Our last stop was to see Albert the Bull. Albert is in Audubon, Iowa, and is a statue of a large bull. Yes, Iowa has a bull statue, Minnesota has the Jolly Green Giant statue.

Albert the Bull
Albert the Bull

Manning Hausbarn

After this stop, we finished the bus tour. But we were not done. We traveled back to the Manning Hausbarn Heritage Park. It was time for a little history tour.

Hausbarn
Hausbarn

The main attraction is the 1660 Hausbarn. It was shipped to Manning from Germany. There is a reason it is called a “hausbarn.” It is just that – a house and a barn–all in the same building. As I listened and walked through the building, I try to imagine what life would have been like in the 1600s. I looked at their living and sleeping quarters and tried to think about how I would spend my day.
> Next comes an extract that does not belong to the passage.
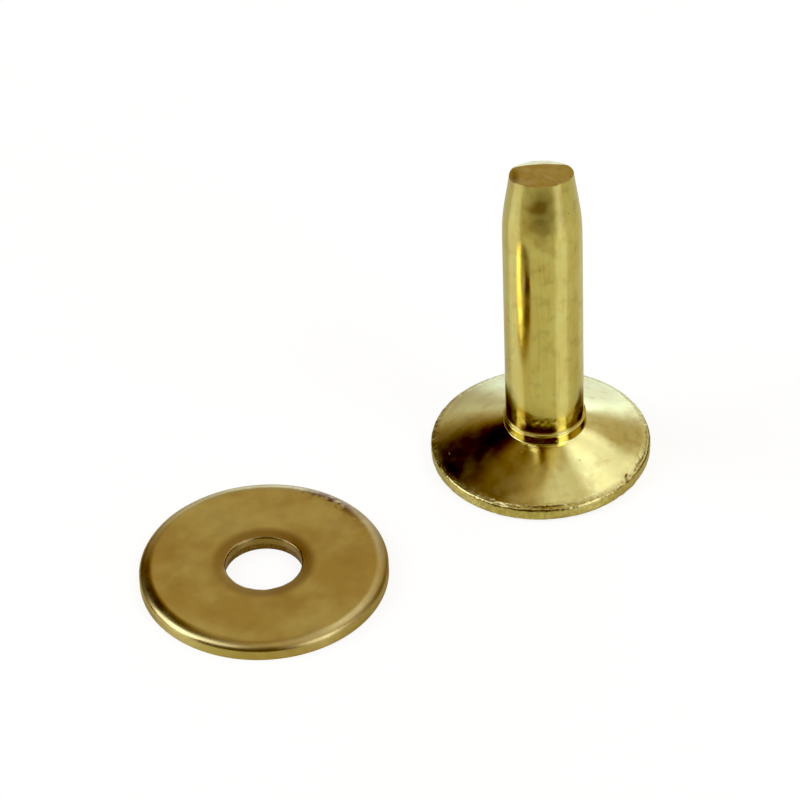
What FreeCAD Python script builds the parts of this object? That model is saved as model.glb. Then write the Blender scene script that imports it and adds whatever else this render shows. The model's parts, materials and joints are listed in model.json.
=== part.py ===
import FreeCAD, Part
import math
import os

import Sketcher

# A saddler's rivet and burr, number 9 gauge, in solid brass.
#
# The rivet is one cold-headed piece: a flat head with a conical underside, a small collar where
# the heading die closed, a round shank, and a tapered tip that was sheared off at a slant.
# The burr is the loose washer that is driven down the shank over the leather.
#
# The origin is the centre of the head's flat outer face, on the surface that the rivet stands on.
# +Z runs up the shank, and the burr lies flat beside the rivet, towards -X.

# The driving dimensions, in millimetres, and in degrees for the two shear angles.
SIZES = {
    # rivet head
    "head_diameter": 10.60,
    "head_edge_height": 0.68,       # where the cone would meet the head's outer edge
    "head_edge_round": 0.25,        # rounding of the head's edge, above and below
    "cone_height": 1.21,            # rise of the cone from the edge to the collar
    # collar between head and shank, which narrows very slightly upwards
    "collar_foot_diameter": 4.04,
    "collar_top_diameter": 4.00,
    "collar_top": 2.38,             # height of the collar's upper rim
    "root_round": 0.12,             # hollow rounding between cone and collar
    # shank and tip
    "shank_diameter": 3.76,
    "taper_start": 14.20,           # where the taper would leave the shank
    "taper_round": 4.00,            # soft shoulder between shank and taper
    "tip_diameter": 2.86,
    "rivet_length": 17.00,          # overall, up to the high side of the sheared end
    "shear_slant": 12.6,            # slope of the sheared end
    "shear_bearing": 58.4,          # the way the end slopes down, from +X towards +Y
    # burr
    "burr_diameter": 11.74,
    "burr_thickness": 0.80,
    "burr_hole_diameter": 3.60,
    "burr_edge_roll": 0.32,         # rounding that the blanking die left on the upper outer edge
    "burr_hole_roll": 0.14,         # the same at the hole's upper edge
    "burr_distance": 15.75,         # from the rivet's axis to the burr's
}

SHEAR_MARGIN = 2                    # how far the shearing cut passes beyond the tip


def make_sheet(document):
    """The spreadsheet named size: each row holds a name and a number with that name as alias."""
    sheet = document.addObject("Spreadsheet::Sheet", "size")
    for row, (alias, value) in enumerate(SIZES.items(), start=1):
        sheet.set(f"A{row}", alias)
        sheet.set(f"B{row}", str(value))
        sheet.setAlias(f"B{row}", alias)
    document.recompute()
    return sheet


def origin_plane(body, role):
    """One of the body's own three origin planes."""
    return next(plane for plane in body.Origin.OriginFeatures if plane.Role == role)


def upright_sketch(body, name):
    """An empty sketch on the body's XZ plane: across is +X and up is +Z."""
    sketch = body.newObject("Sketcher::SketchObject", name)
    sketch.AttachmentSupport = [(origin_plane(body, "XZ_Plane"), "")]
    sketch.MapMode = "FlatFace"
    return sketch


def draw_outline(sketch, corners):
    """A closed outline of straight lines. Each corner is an expression across and one up."""
    points = []
    for across, up in corners:
        place = [float(sketch.evalExpression(expression)) for expression in (across, up)]
        points.append(FreeCAD.Vector(*place, 0))
    ends = points[1:] + points[:1]
    sketch.addGeometry([Part.LineSegment(*line) for line in zip(points, ends)], False)
    for index, (across, up) in enumerate(corners):
        before = (index - 1) % len(corners)
        sketch.addConstraint(Sketcher.Constraint("Coincident", before, 2, index, 1))
        hold_corner(sketch, "DistanceX", index, points[index].x, f"across_{index}", across)
        hold_corner(sketch, "DistanceY", index, points[index].y, f"up_{index}", up)


def hold_corner(sketch, kind, index, place, name, expression):
    """Binds the distance from the sketch's origin to the start of one line to an expression."""
    number = sketch.addConstraint(Sketcher.Constraint(kind, -1, 1, index, 1, place))
    sketch.renameConstraint(number, name)
    sketch.setExpression(f"Constraints.{name}", expression)


def revolve(body, sketch, name):
    """The sketch turned once round the body's Z axis."""
    feature = body.newObject("PartDesign::Revolution", name)
    feature.Profile = sketch
    feature.ReferenceAxis = (sketch, ["V_Axis"])
    feature.Angle = 360
    return feature


def is_circle_at(edge, radius, height):
    """Whether the edge is a circle of that radius at that height."""
    if not isinstance(edge.Curve, Part.Circle):
        return False
    same_radius = math.isclose(edge.Curve.Radius, radius, abs_tol=1e-4)
    same_height = math.isclose(edge.Curve.Center.z, height, abs_tol=1e-4)
    return same_radius and same_height


def round_edges(base, name, radius_expression, circles):
    """A fillet on circular edges of base, each given by its diameter and its height."""
    base.Document.recompute()
    edges = [
        f"Edge{number}"
        for diameter, height in circles
        for number, edge in enumerate(base.Shape.Edges, start=1)
        if is_circle_at(edge, diameter / 2, height)
    ]
    if len(edges) != len(circles):
        raise RuntimeError(f"{name}: {len(edges)} edges found, and {len(circles)} expected")
    feature = base.getParentGeoFeatureGroup().newObject("PartDesign::Fillet", name)
    feature.Base = (base, edges)
    feature.setExpression("Radius", radius_expression)
    return feature


def make_rivet(document, size):
    """The cold-headed rivet, standing on its head."""
    body = document.addObject("PartDesign::Body", "rivet")
    body.Label = "rivet"

    profile = upright_sketch(body, "rivet_profile")
    collar_step = "(size.collar_top_diameter - size.shank_diameter) / 2"
    draw_outline(profile, [
        ("0", "0"),
        ("size.head_diameter / 2", "0"),
        ("size.head_diameter / 2", "size.head_edge_height"),
        ("size.collar_foot_diameter / 2", "size.head_edge_height + size.cone_height"),
        ("size.collar_top_diameter / 2", "size.collar_top"),
        ("size.shank_diameter / 2", f"size.collar_top + {collar_step}"),
        ("size.shank_diameter / 2", "size.taper_start"),
        ("size.tip_diameter / 2", "size.rivet_length"),
        ("0", "size.rivet_length"),
    ])
    blank = revolve(body, profile, "headed_blank")

    edge = round_edges(
        blank, "head_edge", "size.head_edge_round",
        [(size.head_diameter, 0), (size.head_diameter, size.head_edge_height)],
    )
    root = round_edges(
        edge, "root", "size.root_round",
        [(size.collar_foot_diameter, size.head_edge_height + size.cone_height)],
    )
    shoulder = round_edges(
        root, "taper_shoulder", "size.taper_round",
        [(size.shank_diameter, size.taper_start)],
    )
    shear_tip(body, shoulder)
    return body


def shear_tip(body, unsheared):
    """Cuts the tip along a plane that slopes down from the tip's high side."""
    plan = upright_sketch(body, "shear_plan")
    plan.AttachmentOffset = FreeCAD.Placement(
        FreeCAD.Vector(0, 0, 0), FreeCAD.Rotation(FreeCAD.Vector(0, 1, 0), 1)
    )
    plan.setExpression("AttachmentOffset.Rotation.Angle", "size.shear_bearing * 1 deg")
    high_side = "-size.tip_diameter / 2"
    beyond = f"(size.tip_diameter / 2 + {SHEAR_MARGIN})"
    fall = f"(size.tip_diameter / 2 + {beyond}) * tan(size.shear_slant * 1 deg)"
    draw_outline(plan, [
        (high_side, "size.rivet_length"),
        (beyond, f"size.rivet_length - {fall}"),
        (beyond, f"size.rivet_length + {SHEAR_MARGIN}"),
        (high_side, f"size.rivet_length + {SHEAR_MARGIN}"),
    ])

    cut = body.newObject("PartDesign::Pocket", "sheared_end")
    cut.Profile = plan
    cut.Type = "ThroughAll"
    cut.Midplane = True
    body.Document.recompute()
    if cut.Shape.Volume >= unsheared.Shape.Volume:
        raise RuntimeError("the shearing cut removed nothing")


def make_burr(document, size):
    """The loose washer, lying flat beside the rivet."""
    body = document.addObject("PartDesign::Body", "burr")
    body.Label = "burr"

    profile = upright_sketch(body, "burr_profile")
    draw_outline(profile, [
        ("size.burr_hole_diameter / 2", "0"),
        ("size.burr_diameter / 2", "0"),
        ("size.burr_diameter / 2", "size.burr_thickness"),
        ("size.burr_hole_diameter / 2", "size.burr_thickness"),
    ])
    blank = revolve(body, profile, "burr_blank")
    rolled = round_edges(
        blank, "outer_edge_roll", "size.burr_edge_roll",
        [(size.burr_diameter, size.burr_thickness)],
    )
    round_edges(
        rolled, "hole_edge_roll", "size.burr_hole_roll",
        [(size.burr_hole_diameter, size.burr_thickness)],
    )
    body.setExpression("Placement.Base.x", "-size.burr_distance")
    return body


def check(document, bodies):
    """Stops if any object failed to compute or any sub-part isn't one sound solid."""
    for item in document.Objects:
        if {"Invalid", "Error"} & set(item.State):
            raise RuntimeError(f"{item.Label} failed to compute: {item.State}")
    for body in bodies:
        if body.Shape.isNull() or not body.Shape.isValid():
            raise RuntimeError(f"{body.Label} has no valid shape")
        if len(body.Shape.Solids) != 1:
            raise RuntimeError(f"{body.Label} is {len(body.Shape.Solids)} solids, and not one")


def main():
    os.makedirs("parts", exist_ok=True)
    document = FreeCAD.newDocument("rivet_and_burr")
    size = make_sheet(document)
    bodies = [make_rivet(document, size), make_burr(document, size)]
    document.recompute()
    check(document, bodies)
    for body in bodies:
        body.Shape.exportStep(f"parts/{body.Label}.step")
        print(f"{body.Label}: {body.Shape.Volume:.2f} mm3")


main()
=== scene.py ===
"""Looks of a saddler's solid brass rivet and its loose burr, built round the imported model.

A piece is shaped in millimetres and becomes metres when its mesh is made. Directions are given as
the viewer sees them: azimuth 0 points at the camera, 90 to its right and 180 away from it.
"""

import json
import math

import bpy
import numpy as np
from mathutils import Matrix, Vector, noise


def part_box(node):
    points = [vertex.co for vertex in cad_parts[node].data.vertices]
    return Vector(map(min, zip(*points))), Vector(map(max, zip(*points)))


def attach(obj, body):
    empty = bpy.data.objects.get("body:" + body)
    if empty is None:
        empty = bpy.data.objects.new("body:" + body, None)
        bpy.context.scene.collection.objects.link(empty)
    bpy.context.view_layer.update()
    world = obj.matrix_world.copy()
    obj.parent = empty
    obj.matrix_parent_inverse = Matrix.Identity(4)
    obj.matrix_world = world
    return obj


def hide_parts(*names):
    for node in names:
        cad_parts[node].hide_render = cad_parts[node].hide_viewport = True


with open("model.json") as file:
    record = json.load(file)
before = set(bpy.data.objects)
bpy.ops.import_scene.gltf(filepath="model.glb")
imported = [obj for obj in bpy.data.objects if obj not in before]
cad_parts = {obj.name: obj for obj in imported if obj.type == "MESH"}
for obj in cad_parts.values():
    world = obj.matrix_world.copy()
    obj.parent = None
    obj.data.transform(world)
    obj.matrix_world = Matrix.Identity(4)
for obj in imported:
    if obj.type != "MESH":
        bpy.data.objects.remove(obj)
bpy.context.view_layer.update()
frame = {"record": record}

MM = 0.001


# ---------------------------------------------------------------- sizes from the frame

def mount(name):
    """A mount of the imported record, by name."""
    return next(m for m in frame["record"]["mounts"] if m["name"] == name)


rivet_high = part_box("rivet")[1] / MM
burr_low, burr_high = (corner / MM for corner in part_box("burr"))
shank = mount("shank")

HEAD_RADIUS = rivet_high.x
RIVET_LENGTH = rivet_high.z
SHANK_RADIUS = shank["dims"]["r_mm"]
SHANK_FOOT = shank["pos_m"][2] / MM - shank["dims"]["length_mm"] / 2
SHANK_END = SHANK_FOOT + shank["dims"]["length_mm"]
BURR_RADIUS = (burr_high.x - burr_low.x) / 2
BURR_THICKNESS = burr_high.z
BURR_HOLE_RADIUS = mount("burr_bore")["dims"]["r_mm"]
BURR_CENTRE = np.array([(burr_low.x + burr_high.x) / 2, 0, 0])

CAMERA_AZIMUTH = -31.64             # of the camera round the object, in degrees, 0 looking along +Y
CAMERA_ELEVATION = 39.8
CAMERA_ROLL = -2.34
CAMERA_DISTANCE = 210.2
AIM_HEIGHT = 6.91
CAMERA_AIM = Vector((BURR_CENTRE[0] / 2, 0, AIM_HEIGHT))   # midway between the two axes
CAMERA_LENS = 202.5
SENSOR_WIDTH = 36


def toward(azimuth, elevation):
    """The direction seen at that azimuth from the camera's own, and at that elevation."""
    turn = math.radians(CAMERA_AZIMUTH)
    to_camera = np.array([math.sin(turn), -math.cos(turn), 0])
    to_right = np.array([math.cos(turn), math.sin(turn), 0])
    azimuth, elevation = math.radians(azimuth), math.radians(elevation)
    level = to_camera * math.cos(azimuth) + to_right * math.sin(azimuth)
    return level * math.cos(elevation) + np.array([0, 0, math.sin(elevation)])


# ---------------------------------------------------------------- shaping helpers

def straight(start, end, steps):
    """Points of an outline from start up to, and without, end."""
    share = np.arange(steps) / steps
    return np.outer(1 - share, start) + np.outer(share, end)


def arc(centre, radii, first, last, steps):
    """Points of an outline on an ellipse's arc between two angles, without the last point."""
    angle = np.radians(first + (last - first) * np.arange(steps) / steps)
    across = centre[0] + radii[0] * np.cos(angle)
    up = centre[1] + radii[1] * np.sin(angle)
    return np.column_stack([across, up])


def smooth(low, high, value):
    """0 below low and 1 above high, with a soft step between them."""
    share = np.clip((value - low) / (high - low), 0, 1)
    return share * share * (3 - 2 * share)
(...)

One interesting aspect about the hausbarn – they had round holes in the house. They put the holes in as a place for the spirits to leave. Interesting.

All in all, it was a great day. So why does this matter?

Many people don’t know that small town America has wonderful things to offer. They are great places to visit, work and live. There are plenty of shopping, eating, and entertainment venues. If you are looking for a little more quietness in your life, it’s worth considering small town America.